>>

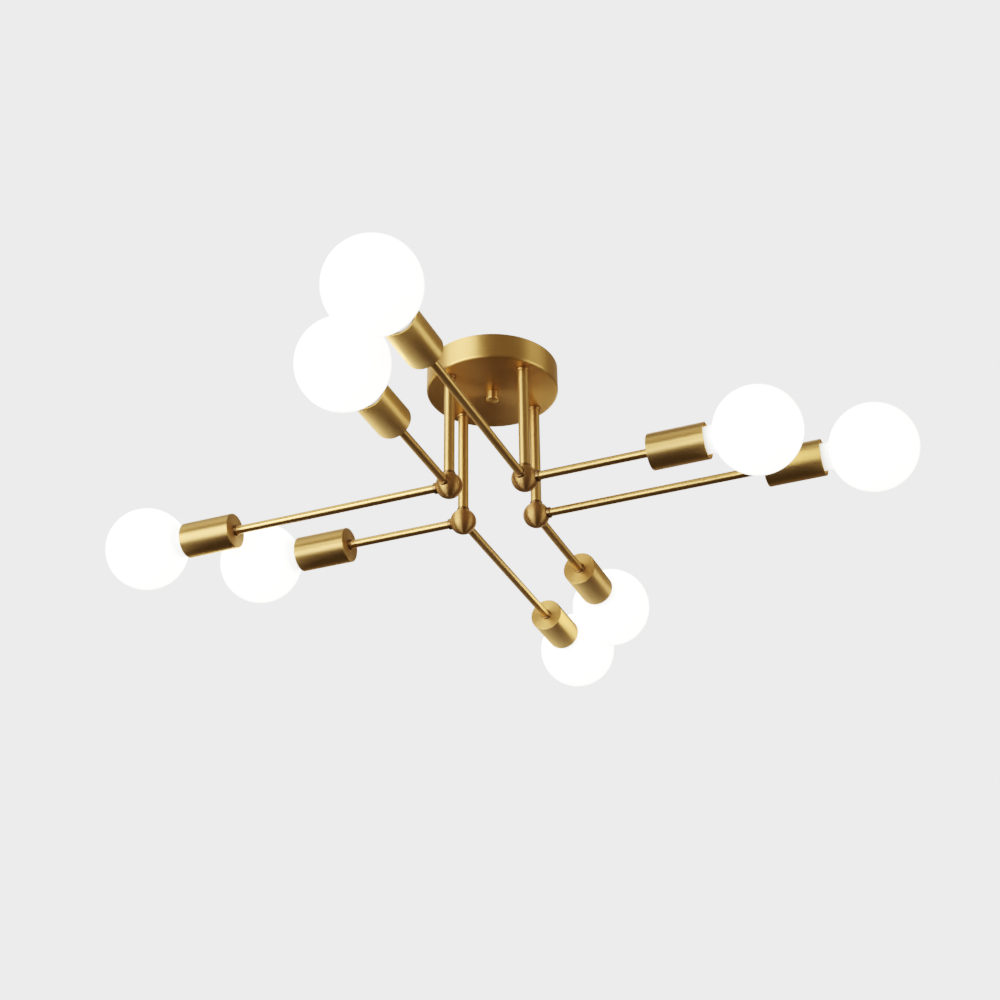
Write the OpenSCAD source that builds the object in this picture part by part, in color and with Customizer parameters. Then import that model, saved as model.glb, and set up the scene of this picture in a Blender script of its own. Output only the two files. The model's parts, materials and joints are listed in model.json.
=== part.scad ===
// Eight-light ceiling fixture: a drum canopy carries four stems on a square.
// Each stem ends in a ball hub with one long and one short arm at a right angle,
// and each arm ends in a cup that hides the lampholder of a globe bulb.
// Millimetres. Origin: centre of the ceiling plane. +Z points up into the ceiling,
// the arms run along X and Y, and everything hangs below z = 0.

/* [Canopy] */
// Outside diameter of the canopy
canopy_d = 150; // [146:1:180]
// Height from the ceiling to the canopy's face
canopy_h = 30.5; // [28:0.5:40]
// Thickness of the spun sheet
canopy_wall = 1.5; // [1:0.1:2]
// Radius of the rolled edge around the face
canopy_edge_r = 3; // [2:0.5:5]

/* [Ceiling bar] */
// Length of the bar that is screwed to the outlet box
bar_len = 108; // [104:1:120]
// Width of the bar
bar_w = 18; // [16:1:22]
// Thickness of the bar
bar_t = 2.5; // [2:0.1:3]
// Distance between the two outlet box screws
box_screw_spacing = 88.9; // [88.9:0.1:89]
// Width of each screw slot
slot_w = 4.8; // [4.4:0.1:5.2]
// Length of each screw slot, end to end
slot_len = 12; // [10:0.5:14]

/* [Stems] */
// Radius of the circle that the four stems stand on
stem_circle_r = 59; // [57:0.5:60]
// Turn of the stem square against the arms
stem_turn = 12.4; // [8:0.1:16]
// Outside diameter of a stem
stem_d = 12; // [11.5:0.1:12.5]
// Distance from the ceiling down to the hub centres
hub_drop = 171; // [140:1:240]
// Diameter of the threaded ends of a stem
stem_end_d = 9.8; // [9.6:0.1:10]
// Bore of a stem, for the two lamp leads
stem_bore_d = 7.6; // [7.4:0.1:8]

/* [Hubs and arms] */
// Diameter of a ball hub
hub_d = 29.6; // [28:0.1:32]
// Outside diameter of an arm
arm_d = 9.4; // [9:0.1:10]
// Wall of an arm tube
arm_wall = 1; // [0.8:0.1:1.2]
// Hub centre to globe centre on a long arm
long_reach = 380; // [360:1:400]
// Hub centre to globe centre on a short arm
short_reach = 258; // [250:1:262]

/* [Cups and lampholders] */
// Outside diameter of a cup
cup_d = 40; // [39:0.5:42]
// Length of a cup
cup_len = 62.5; // [60:0.5:66]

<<

▸ TASK DETAILS
From the material above, gather all lines that include the string "with" and copy them.

▸ FINAL RESULT
Write the OpenSCAD source that builds the object in this picture part by part, in color and with Customizer parameters. Then import that model, saved as model.glb, and set up the scene of this picture in a Blender script of its own. Output only the two files. The model's parts, materials and joints are listed in model.json.
// Each stem ends in a ball hub with one long and one short arm at a right angle,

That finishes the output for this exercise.